Eine Partei, die einen Antrag auf Wiedereinsetzung in der vorigen Stand wegen Versäumung einer Frist stellt, hat den Wiedereinsetzungsgrund im Wiedereinsetzungsantrag glaubhaft zu machen bzw. bereits im Antrag taugliche Bescheinigungsmittel beizubringen (vgl. hiezu den hg. Beschluss vom 22. Jänner 1987, Zlen. 86/16/0245, 0246, mwN, weiters auch die hg. Erkenntnisse vom 19. Mai 1988, Zl. 87/16/0003 und vom 24. Februar 1994, Zl. 92/10/0392, sowie schließlich den hg. Beschluss vom 11. Juli 2000, Zl. 2000/16/0311).

Dies ist jedoch vorliegendenfalls nicht geschehen, zumal dem Wiedereinsetzungsantrag weder Bescheinigungsmittel angeschlossen sind, noch entsprechende Beweisanbote zur Aufnahme von Bescheinigungsmittel gestellt wurden. Insbesondere fehlt auch die namentliche Nennung jener Person, der der Auftrag zur Postaufgabe der vorliegenden Beschwerde erteilt wurde (vgl. hiezu das hg. Erkenntnis vom 27. April 2004, Zl. 2003/05/0065).

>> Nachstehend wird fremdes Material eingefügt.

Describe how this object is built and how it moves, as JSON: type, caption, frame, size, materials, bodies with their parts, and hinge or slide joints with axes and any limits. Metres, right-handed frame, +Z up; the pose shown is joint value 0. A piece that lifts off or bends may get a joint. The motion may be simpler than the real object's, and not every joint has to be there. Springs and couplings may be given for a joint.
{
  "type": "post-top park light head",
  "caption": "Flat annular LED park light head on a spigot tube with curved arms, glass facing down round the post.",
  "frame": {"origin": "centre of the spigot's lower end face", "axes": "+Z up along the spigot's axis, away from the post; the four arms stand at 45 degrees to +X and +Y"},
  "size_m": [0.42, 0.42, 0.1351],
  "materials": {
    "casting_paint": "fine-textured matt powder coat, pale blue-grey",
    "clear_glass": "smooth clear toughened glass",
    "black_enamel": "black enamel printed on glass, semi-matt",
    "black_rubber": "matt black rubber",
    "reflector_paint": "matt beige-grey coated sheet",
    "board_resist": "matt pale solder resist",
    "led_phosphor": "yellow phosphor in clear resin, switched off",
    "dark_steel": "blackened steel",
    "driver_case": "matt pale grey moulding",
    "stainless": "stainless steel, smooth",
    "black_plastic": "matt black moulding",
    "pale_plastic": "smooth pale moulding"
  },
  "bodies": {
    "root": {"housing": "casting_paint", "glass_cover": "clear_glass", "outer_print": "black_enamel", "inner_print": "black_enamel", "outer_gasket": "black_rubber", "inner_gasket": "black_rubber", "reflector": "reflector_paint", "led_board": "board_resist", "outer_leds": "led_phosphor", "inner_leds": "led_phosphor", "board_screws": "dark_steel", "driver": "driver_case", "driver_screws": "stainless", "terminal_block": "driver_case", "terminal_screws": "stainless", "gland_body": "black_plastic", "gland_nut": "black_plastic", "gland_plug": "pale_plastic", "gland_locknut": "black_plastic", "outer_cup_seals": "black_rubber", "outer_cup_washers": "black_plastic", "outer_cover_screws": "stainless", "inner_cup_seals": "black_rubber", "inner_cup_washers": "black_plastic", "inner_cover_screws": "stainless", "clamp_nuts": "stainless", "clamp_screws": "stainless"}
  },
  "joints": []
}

Das Fehlen der Angaben zur Glaubhaftmachung des Wiedereinsetzungsvorbringens stellt keinen Form- bzw. Inhaltsmangel infolge der Verletzung der §§ 23, 24, 28 oder 29 VwGG dar, welcher gemäß § 34 Abs. 2 iVm Abs. 4 VwGG idF des Bundesgesetzes BGBl. I Nr. 4/2008 einer Verbesserung zugänglich wäre (vgl. zum Begriff der Mängel gemäß § 13 Abs. 3 AVG im Zusammenhang mit Anträgen nach § 71 Abs. 1 Z. 1 leg.cit. auch die hg. Erkenntnisse vom 22. Februar 2006, Zl. 2005/09/0015 = VwSlg. 16834 A/2006, und vom 19. Februar 2009, Zl. 2006/18/0080). Es führt vielmehr zur Nichtstattgebung des Antrages (vgl. den bereits zitierten hg. Beschluss vom 22. Jänner 1987).

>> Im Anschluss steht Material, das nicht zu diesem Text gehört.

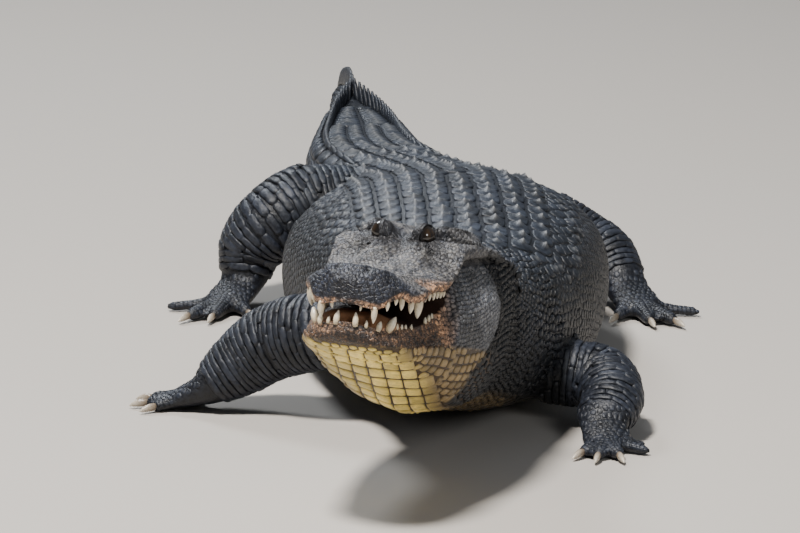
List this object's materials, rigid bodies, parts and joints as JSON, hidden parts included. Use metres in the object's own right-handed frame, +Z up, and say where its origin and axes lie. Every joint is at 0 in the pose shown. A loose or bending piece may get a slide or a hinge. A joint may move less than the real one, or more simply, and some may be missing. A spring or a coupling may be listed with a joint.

Im Übrigen fehlt es aber im vorliegenden Wiedereinsetzungsantrag auch an hinreichend präzisen Angaben darüber, aus welchen Umständen der Beschwerdevertreter überhaupt auf einen Kuvertierungsfehler einer Kanzleikraft als Ursache für die Fristversäumnis schließen konnte. Insbesondere gibt es kein präzises Vorbringen dahingehend, dass die in Rede stehende Beschwerde etwa auf Grund eines Kuvertierungsfehlers wieder an die Kanzlei des Beschwerdevertreters zurückgeleitet worden wäre. Ebenso wenig ist dem Wiedereinsetzungsvorbringen zu entnehmen, welche organisatorische Vorkehrungen in der Kanzlei des Beschwerdevertreters getroffen wurden, um sicher zu stellen, dass die - behauptetermaßen erst nach Absenden des Schriftstückes erfolgende - Austragung der Frist aus der Terminliste und im EDV-System nur in Ansehung jener Schriftstücke erfolgt, die auch tatsächlich kuvertiert und abgesendet wurden. In diesem Zusammenhang wären insbesondere auch Darlegungen erforderlich gewesen, weshalb in Ansehung der behauptetermaßen eingeschrieben abzusendenden Verwaltungsgerichtshof-Beschwerde insoweit keine Abklärung zwischen der zu löschenden Frist und dem Vorhandensein eines Beleges über die an den Verwaltungsgerichtshof gerichtete eingeschriebene Sendung vorzunehmen war bzw. vorgenommen wurde.

Aus diesen Erwägungen war dem Wiedereinsetzungsantrag gemäß § 46 VwGG in einem gemäß § 12 Abs. 1 Z. 1 lit. e VwGG gebildeten Senat keine Folge zu geben.

Danach erweist sich aber die mit dem Wiedereinsetzungsantrag unter einem nachgeholte Beschwerde als verspätet. Sie war daher ohne weiteres Verfahren gemäß § 34 Abs. 1 VwGG zurückzuweisen.